Film-maker Amy Rice spent two years on the campaign trail with Barack Obama to make a 2009 fly-on-the wall documentary. So it’s massively disappointing that her new fictional political thriller is so insipid and unsatisfying, and completely lacks any kind of authentic insider knowledge of Machiavellian political skullduggery. It’s as generic as they come, though British actor Jodie Turner-Smith is brilliant as a rookie reporter for the fictional Washington Chronicle who uncovers a scandal with the potential to blow open the presidential race.

Turner-Smith’s character, Eli James, is increasingly frustrated at having to write clickbait lifestyle articles such as “college dorm must-haves”. But when she uncovers a lottery scandal, she teams up with the paper’s Pulitzer-winning columnist Nicholas Booker (Brian Cox, giving a lefty-intelligentsia version of his alpha-ego male in Succession). Their relationship is nicely played, especially by Turner-Smith, who makes Eli a satisfyingly complicated woman: super smart and competitive, a bit reckless and most of all determined – as she’s had to be as a woman of colour in a largely male, mostly white world.

The lottery scandal is linked to political funding and seems to lead right to the Republican presidential candidate Patricia Turnbull (Ann Dowd, channelling Matilda’s Mrs Trunchbull). She’s neck and neck with the Democratic incumbent; then an independent enters the fray. This is mega-celebrity Olympic gold medallist Nate Sterling (ex-WWE wrestler John Cena): he’s promising to take action on climate change, and has the right kind of lantern-jawed all-American jock appeal for rightwingers. Eli’s boyfriend Lucas (Luke Kirby) is a speechwriter for Sterling – who may be too good to be true.

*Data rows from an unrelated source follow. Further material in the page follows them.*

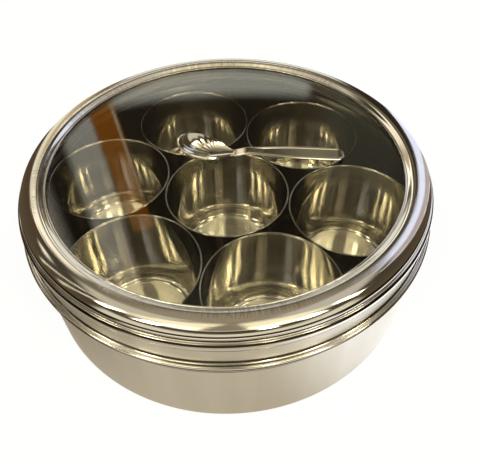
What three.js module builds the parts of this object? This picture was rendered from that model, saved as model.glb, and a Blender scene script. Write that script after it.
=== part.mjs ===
// Round stainless steel spice box (masala dabba) with a see-through lid, shown closed.
// Seven loose cups stand in the box and the serving spoon lies on the lid's pane.
// Millimetres, +Z up. The origin is the centre of the flat base, and -Y is the front.
import * as THREE from 'three';

// Sheet and gaps
const SHEET = 0.6;
const GAP = 0.3;
const COAXIAL_SIDES = 64;
const CUP_SIDES = 32;

// Box: a straight drawn pan whose neck is stepped in above a stop bead
const BODY_R = 95.7;
const BODY_CORNER_R = 2;
const STOP_BEAD_R = 97.3;
const STOP_BEAD_LOW = 44.6;
const STOP_BEAD_HIGH = 46.4;
const NECK_R = 94.7;
const NECK_TOP = 52.6;

// Lid ring: one pressing from the lip on the pane out to the rolled hem
const LIP_R = 82.5;
const CROWN_R = 86.2;
const CROWN_TOP = 68.3;
const SHOULDER_R = 94.6;
const SHOULDER_Z = 65.7;
const SKIRT_R = 95.6;
const BEAD_R = 96.3;
const BEAD_Z = 59.9;
const BEAD_HALF_HEIGHT = 2.2;
const HEM_R = 98.3;
const HEM_LOW = STOP_BEAD_HIGH + GAP;
const HEM_HEIGHT = 2.3;

// Pane, and the flat ring that holds it up against the lip
const PANE_R = 86;
const PANE_THICK = 2.0;
const PANE_TOP = 66.0;
const RETAINER_INNER_R = 83.5;
const RETAINER_OUTER_R = 93.2;

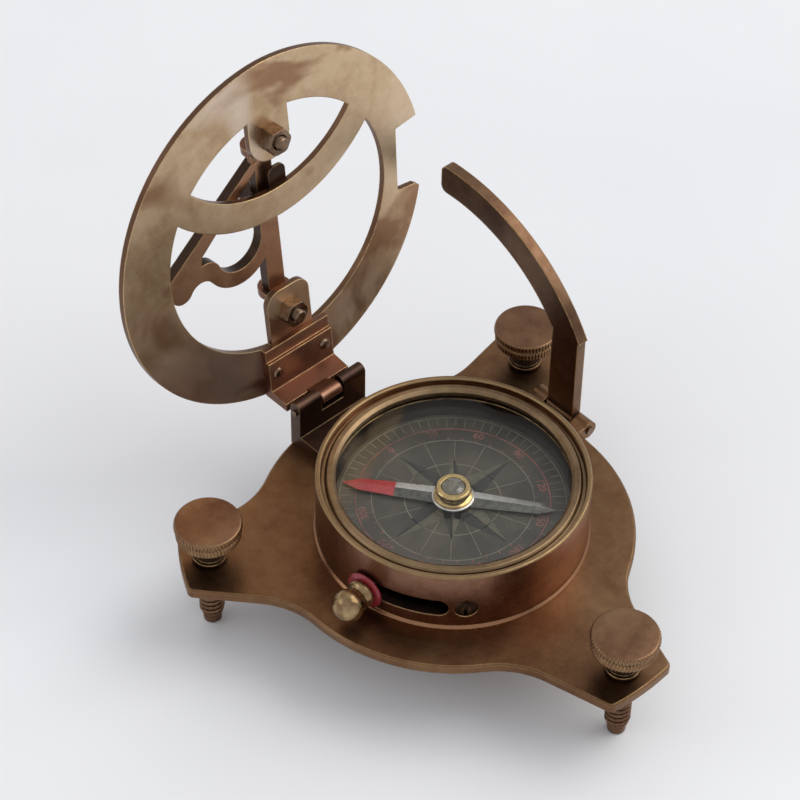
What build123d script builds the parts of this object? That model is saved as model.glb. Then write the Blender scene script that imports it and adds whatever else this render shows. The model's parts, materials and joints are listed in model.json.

There’s a twist at the end that is anticlimactic and uninteresting, and the script is unforgivably clumsy in places. Twice, characters obtain vital information illicitly from computers left unlocked by individuals with a lot to hide. Cox’s veteran journalist is famous for eating his steaks cooked bloody – not just rare. But really this film could be juicier.